Smith begins his treatment with a (semi-rhetorical) question that he sets out to answer in the course of six chapters (some two hundred pages of text): “Could it be that the Book of Mormon had a formative influence on Joseph Smith and the founders of the Mormon restoration?” (11) The evidence Smith provides for his answer to this question (a resounding yes: “It is my thesis that the Book of Mormon had a profound formative influence on Joseph Smith’s doctrinal and institutional development during the nascent days of the nineteenth-century Mormon restoration” [3]) is convincing. “[The practices of the restoration] evolved over time, of course, but in the beginning, in the early restoration, we must see Smith quietly looking to one of the most important sources of religious thought and sacred protocol that he knew: the Book of Mormon” (11). This can be seen, as Smith explores, in the following ways: the formation of the Church and the early revelations received in 1828–1830 (13–44), the influence of the Book of Mormon on such doctrinal subjects as soteriology, Christology, and the Fall (45–86), Mormon sacraments such as baptism and the eucharist (87–128), Latter-day Saint temple theology (129–164), priesthood and ecclesiology (165–206), and the role of the Book of Mormon in shaping a unique early Mormon religious identity (207–218). In his discussion of these categories Smith ably demonstrates the important and central role the Book of Mormon played in fashioning the doctrines of the Restoration.
Smith is quick to anticipate critics of his thesis who insist that, being a product of Joseph Smith’s lucid imagination, of course the Book of Mormon would influence early Mormonism. “The very question of the Book of Mormon’s influence on the Prophet calls for an explanation since one might fittingly dismiss that influence simply because it was derived from Smith himself,” our author notes. “Yet such an assumption is a heuristic one and prematurely precludes further exploration of the Book of Mormon as an original source document” (2). Indeed, Smith’s thesis is strengthened and enriched when one operates within a paradigm of the Book of Mormon being an ancient text, as Smith himself explains. “Rituals, theologies, and doctrines of the early restoration seem to stem directly from Book of Mormon worship forms,” Smith writes, “which in turn seem to have clear correlations with ancient Old Testament rites, rituals, forms, and meanings. The problem of a nineteenth-century explanation of the Book of Mormon text in which Smith wrote the Book of Mormon as his own repository of religious ideas, innovations, and writings . . . is that it ignores the work’s historic origins. . . . Provenance is evidence of historic origin, authenticity, and timeless value in a work” (211–212). This is a keen insight that shouldn’t be missed by either readers of Smith’s treatment or the Book of Mormon itself. The Book of Mormon’s historicity does indeed significantly influence the “timeless value” of the text as a religious work, a point I myself have argued elsewhere. Those (even those who accept the book’s historicity) who insist on reading the Book of Mormon strictly as a modern American religious or literary work are at risk of missing the robust convergences the Nephite record has with ancient Israelite religion and culture. This may in turn blind such a reader to the continuity between ancient biblical practices and modern Mormonism; a continuity that was preserved and perpetuated by the Book of Mormon’s influence on Joseph Smith’s restoration project.

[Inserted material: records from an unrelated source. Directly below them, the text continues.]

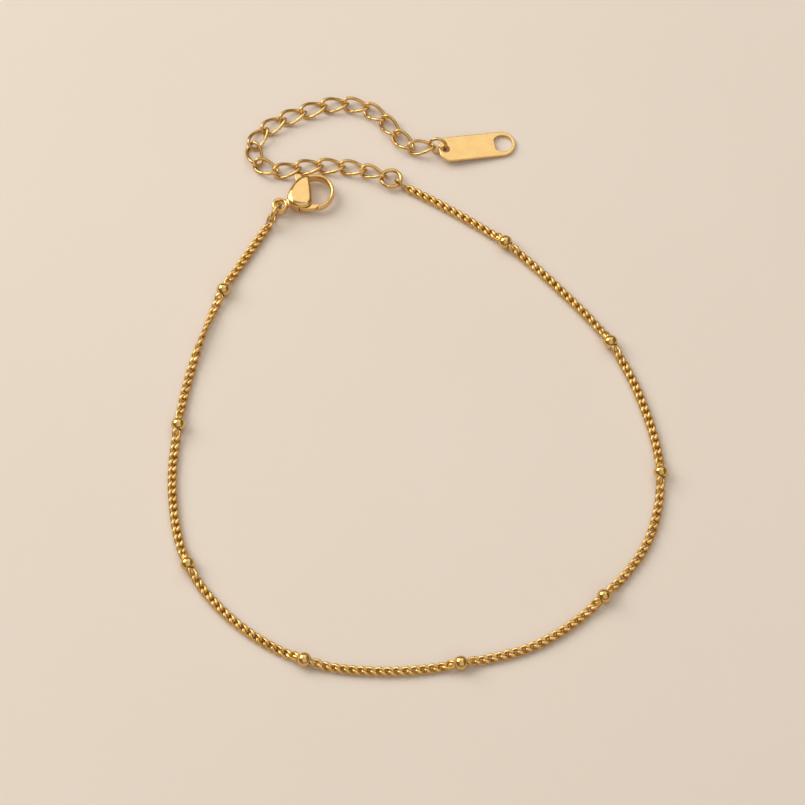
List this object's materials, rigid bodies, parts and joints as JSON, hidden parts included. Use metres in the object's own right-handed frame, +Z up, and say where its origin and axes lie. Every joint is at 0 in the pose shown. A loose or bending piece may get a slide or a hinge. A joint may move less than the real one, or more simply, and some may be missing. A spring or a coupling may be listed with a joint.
{
  "type": "chain anklet",
  "caption": "Fine gold-tone curb chain anklet with spaced round beads, a lobster clasp and an extender chain ending in a flat tag, lying open on a surface.",
  "frame": {"origin": "the middle of the footprint, on the surface that it lies on", "axes": "+Y runs from the loop towards the extender and the tag, +X to the right seen from above, +Z up off the surface"},
  "size_m": [0.0716, 0.0956, 0.0036],
  "materials": {
    "chain_metal": "polished gold tone on fine curb links",
    "bead_metal": "high polish gold tone",
    "link_metal": "polished gold tone wire",
    "clasp_metal": "high polish gold tone, cast and tumbled",
    "tag_metal": "high polish gold tone, stamped sheet with rounded edges"
  },
  "bodies": {
    "anklet": {"chain_1": "chain_metal", "chain_2": "chain_metal", "chain_3": "chain_metal", "chain_4": "chain_metal", "chain_5": "chain_metal", "chain_6": "chain_metal", "chain_7": "chain_metal", "chain_8": "chain_metal", "chain_9": "chain_metal", "chain_10": "chain_metal", "bead_1": "bead_metal", "bead_2": "bead_metal", "bead_3": "bead_metal", "bead_4": "bead_metal", "bead_5": "bead_metal", "bead_6": "bead_metal", "bead_7": "bead_metal", "bead_8": "bead_metal", "bead_9": "bead_metal", "extender_link_1": "link_metal", "extender_link_2": "link_metal", "extender_link_3": "link_metal", "extender_link_4": "link_metal", "extender_link_5": "link_metal", "extender_link_6": "link_metal", "extender_link_7": "link_metal", "extender_link_8": "link_metal", "extender_link_9": "link_metal", "extender_link_10": "link_metal", "extender_link_11": "link_metal", "extender_link_12": "link_metal", "extender_link_13": "link_metal", "extender_link_14": "link_metal", "extender_link_15": "link_metal", "extender_link_16": "link_metal", "extender_link_17": "link_metal", "clasp_ring": "link_metal", "extender_ring": "link_metal", "tag_ring": "link_metal", "clasp_body": "clasp_metal", "tag": "tag_metal"},
    "lever": {"clasp_lever": "clasp_metal"}
  },
  "joints": [
    {"name": "lever_hinge", "type": "hinge", "parent": "anklet", "child": "lever", "pos_m": [-0.01734, 0.02972, 0.00125], "axis": [0, 0, 1], "range_deg": [0, 28], "stiffness_Nm_per_rad": 0.004, "springref_deg": -11.46}
  ]
}
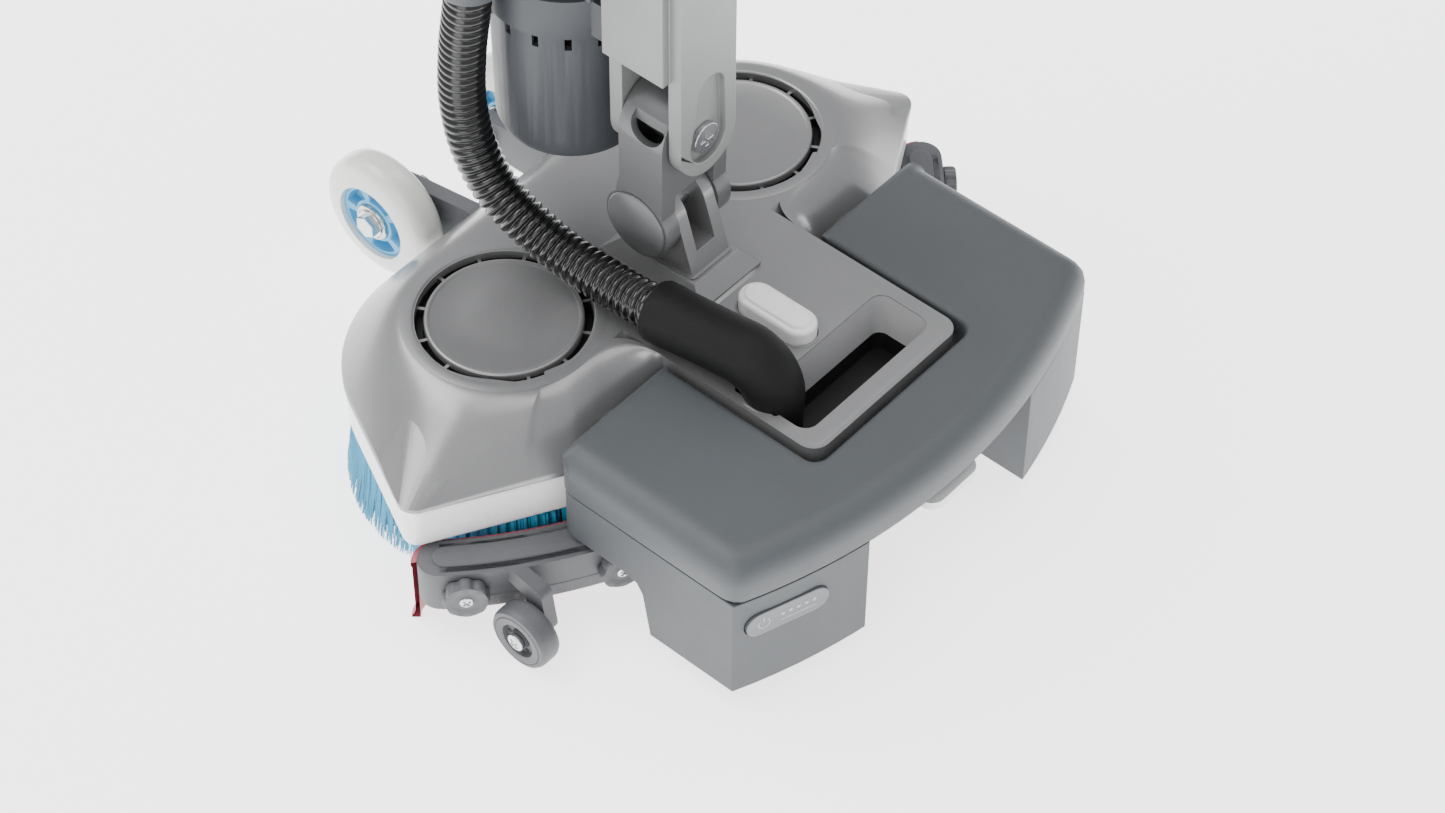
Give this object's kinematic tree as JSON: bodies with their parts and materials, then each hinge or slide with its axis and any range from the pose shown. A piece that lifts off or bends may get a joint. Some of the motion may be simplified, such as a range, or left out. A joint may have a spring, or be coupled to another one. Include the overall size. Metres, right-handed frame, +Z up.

Another valuable insight comes from Smith’s analysis of the Book of Mormon’s influence on the Prophet’s temple theology. No sensible historian of Mormonism denies evolution over the course of Joseph Smith’s prophetic ministry. Doctrinal and ecclesiological development in early Mormonism is clearly discerned from even a cursory glance at Mormon history. That being said, Smith pushes back against historians who insist on a sort of radical departure from early Mormonism during the Nauvoo period of Joseph Smith’s life (1839–1844). The common assumption among historians, Smith explains, is “that Nauvoo doctrines and theologies were distinctly later-period revelations to the Prophet emerging spontaneously in the Nauvoo era.” Although “widely held among both Mormons and non-Mormons,” Smith insists this view is “incorrect” (72–73). Smith argues that the seeds of Joseph’s Nauvoo temple endowment (with its attending doctrines of theosis and ascending into the presence of God, or what Smith calls the “Eden ascension narrative” [78]) are found within the pages of the Book of Mormon (as well as the opening chapters of the Book of Moses, revealed to Joseph Smith in 1830). Smith not only argues for the Eden ascension narrative being located in the pages of the printed Book of Mormon, but also draws on the intriguing work of Don Bradley to suggest that the now lost Book of Lehi contained temple imagery and other overtures to Joseph’s later Nauvoo theology. Although Smith does not deny evolution in Joseph’s teachings, he critiques the common notion of a radical departure from Book of Mormon theology in Nauvoo. “Rather than persisting with the prevailing notion that the fall of Adam was the origin of evil and death,” Smith clarifies, “the Book of Mormon reframed Adam as a divine son of God, showing the faithful the ascension path to return to the presence of God through symbols, rituals, and narratives that appeared similar to the earliest Wisdom traditions enshrined anciently in the Israelite temple. In this the Book of Mormon completely bypassed traditional nineteenth-century theologies, pointing Joseph Smith toward a different path to doctrinal development that ultimately was enshrined in the theology of the Mormon temple” (86).
In addition to his convincingly argued thesis, Smith is to be commended for his use of original sources drawn from the Joseph Smith Papers Project, his engagement with important secondary literature on the Book of Mormon (including the work of Hugh Nibley and the Interpreter Foundation), and the readability of his prose. Illustrations and pictures of Mormon personalities and sites compliment the text, and although I would have personally preferred footnotes, endnotes are employed judiciously and do not overwhelm the reader.
For these and other reasons I highly recommend Smith’s Schooling the Prophet. It is an important contribution to Latter-day Saint scholarship on the Book of Mormon that deserves careful attention by laymen and academics alike who share a common interest in the history and doctrines of the early Restoration.